I would like to thank the Students Association,
the faculty, and the Administration for thinking about me and
inviting me to be here this afternoon with you as we celebrate
Women's History Month.
It is appropriate to think about the status of women here at
home and around the world because we also just celebrated International
Women's Day. Of course, as a Black woman, I'm committed to improving
the status of both women and Blacks.
The theme of this year's Women's History Month Symposium is
“Women Redefining the Politics of Power.” I believe that we
should also investigate the extent to which “The Powers That
Be,” that is, “Power” with a capital “P” has redefined women's
politics - to the detriment of women. So I have entitled my
speech, “Is Power Redefining the Politics of Women?” I believe
we should also ask the same question with respect to African-Americans.
Here's why:
It was my father who literally pulled me into the political
arena and taught me its power.
You see, I saw, in my life, a direct benefit from the kind of
political action that presses a specific demand. We were not
involved just to be active - we were involved with a purpose,
to make a difference. Of course there were men and women who
were involved because they sought adulation from others and
politics was a way to get that, but it was important for me,
and those around me, to be able to distinguish the sincere candidates
of change from the sycophants. It was important that candidates
and incumbents alike, voters and constituents, be the ones pressing
the system at all times, with nothing in mind but our interests,
therefore making a difference for all of us. We felt that anyone
holding an official position, not pressing for our interests,
was not working on behalf of the community. We were trying to
redefine the politics of power.
My story starts with my father who
was arrested in his Army uniform, still on the train coming
home from
Europe, and when
that train stopped, he went into the station to taste that white
water. He drank from the white water fountain, still in his
U.S. Army uniform, and promptly got arrested.

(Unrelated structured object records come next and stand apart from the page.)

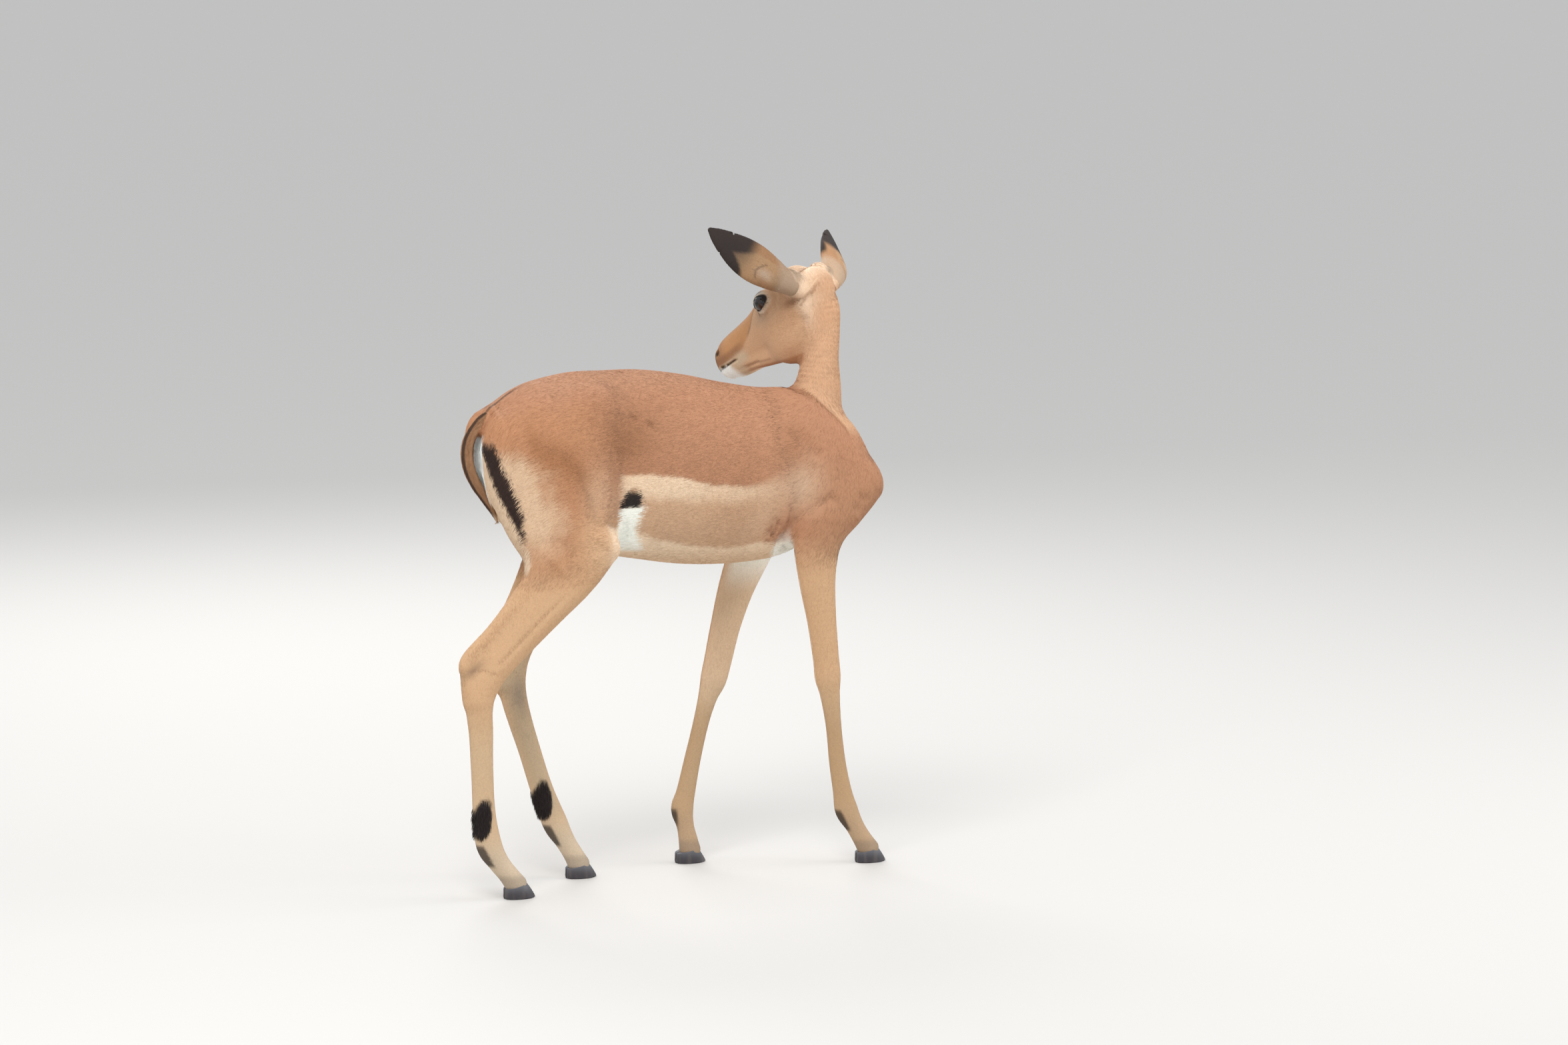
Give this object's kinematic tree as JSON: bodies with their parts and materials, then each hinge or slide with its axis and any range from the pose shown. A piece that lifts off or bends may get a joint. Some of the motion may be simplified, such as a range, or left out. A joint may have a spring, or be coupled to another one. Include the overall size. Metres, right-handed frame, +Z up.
{
  "type": "impala antelope",
  "caption": "Life-size hornless impala ewe standing with its legs apart, head turned back over the left shoulder, ears raised.",
  "frame": {"origin": "middle of the footprint box, on the floor under the hooves", "axes": "+X the way the body faces, +Y the animal's left, +Z up"},
  "size_m": [0.8377, 0.349, 1.0987],
  "materials": {
    "coat_fawn": "short flat fur, matt",
    "coat_leg": "short flat pale fur, matt",
    "coat_tail": "fur, matt",
    "coat_ear": "short fur, matt",
    "eye_dark": "wet gloss",
    "hoof_horn": "worn horn"
  },
  "bodies": {
    "root": {"trunk": "coat_fawn", "neck": "coat_fawn", "head": "coat_fawn", "right_fore_forearm": "coat_fawn", "left_fore_forearm": "coat_fawn", "right_hind_shank": "coat_fawn", "left_hind_shank": "coat_fawn", "right_fore_cannon": "coat_leg", "right_fore_pastern": "coat_leg", "right_hind_cannon": "coat_leg", "right_hind_pastern": "coat_leg", "left_fore_cannon": "coat_leg", "left_fore_pastern": "coat_leg", "left_hind_cannon": "coat_leg", "left_hind_pastern": "coat_leg", "tail": "coat_tail", "ear_left": "coat_ear", "ear_right": "coat_ear", "eye_left": "eye_dark", "eye_right": "eye_dark", "right_fore_claw_outer": "hoof_horn", "right_fore_claw_inner": "hoof_horn", "right_hind_claw_outer": "hoof_horn", "right_hind_claw_inner": "hoof_horn", "left_fore_claw_outer": "hoof_horn", "left_fore_claw_inner": "hoof_horn", "left_hind_claw_outer": "hoof_horn", "left_hind_claw_inner": "hoof_horn"}
  },
  "joints": []
}
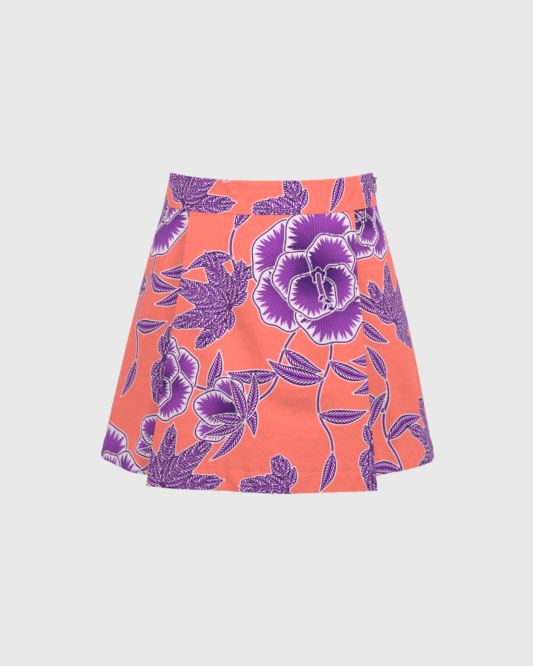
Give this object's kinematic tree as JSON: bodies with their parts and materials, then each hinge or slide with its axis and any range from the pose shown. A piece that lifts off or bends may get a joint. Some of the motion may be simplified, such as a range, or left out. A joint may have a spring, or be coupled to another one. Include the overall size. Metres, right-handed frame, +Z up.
{
  "type": "pleated skort",
  "caption": "High-waisted A-line mini skort, filled out and hollow: a wide front panel folded as a box pleat, shaped waistband, hidden side zip and plain shorts inside.",
  "frame": {"origin": "middle of the waist, half way up the waistband at the side seams, where the wearer's waist holds the garment", "axes": "+Z up, the front of the garment faces -Y, the side zip is on +X, the wearer's left"},
  "size_m": [0.4136, 0.3084, 0.3712],
  "materials": {
    "printed_cotton": "smooth printed cotton, matt",
    "shorts_cotton": "plain cotton, matt",
    "zip_coil": "woven and coiled polyester",
    "zip_metal": "satin lacquer, tan"
  },
  "bodies": {
    "skort": {"waistband_front": "printed_cotton", "waistband_back": "printed_cotton", "front_panel": "printed_cotton", "side_front_right": "printed_cotton", "side_front_left": "printed_cotton", "back_panel": "printed_cotton", "shorts_right": "shorts_cotton", "shorts_left": "shorts_cotton", "zip_chain": "zip_coil", "zip_slider": "zip_metal"},
    "zip_pull": {"zip_pull_tab": "zip_metal"}
  },
  "joints": [
    {"name": "zip_pull_hinge", "type": "hinge", "parent": "skort", "child": "zip_pull", "pos_m": [0.12998, 0, 0.01354], "axis": [0, -1, 0], "range_deg": [0, 150]}
  ]
}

That was my father's welcome back to the United States
after serving his country to make the world safe for democracy.
Shortly
after that, my father became one of Atlanta's first Black police
officers. He couldn't arrest Whites even when they were in the
midst of committing a crime; the Black officers would have to
call a White officer to make the arrest; there were certain
parts of town the Black officers couldn't venture into; and
they couldn't even change into and out of their uniforms inside
the Atlanta Police headquarters. They would have to trek down
the street and around the corner to the Black YMCA. So my father
would protest all of this, in his uniform, most times alone,
because the other Blacks were too afraid to join him. For 20
years, while he was a policeman, my father watched as others
received promotions based on whatever the indignity was that
he protested. From my father's experience, I learned service
without expectation of reward.
And then one day, my father decided that it was insufficient
to protest public policy, one ought to make public policy. So,
he ran for office: two times he ran, and two times he lost.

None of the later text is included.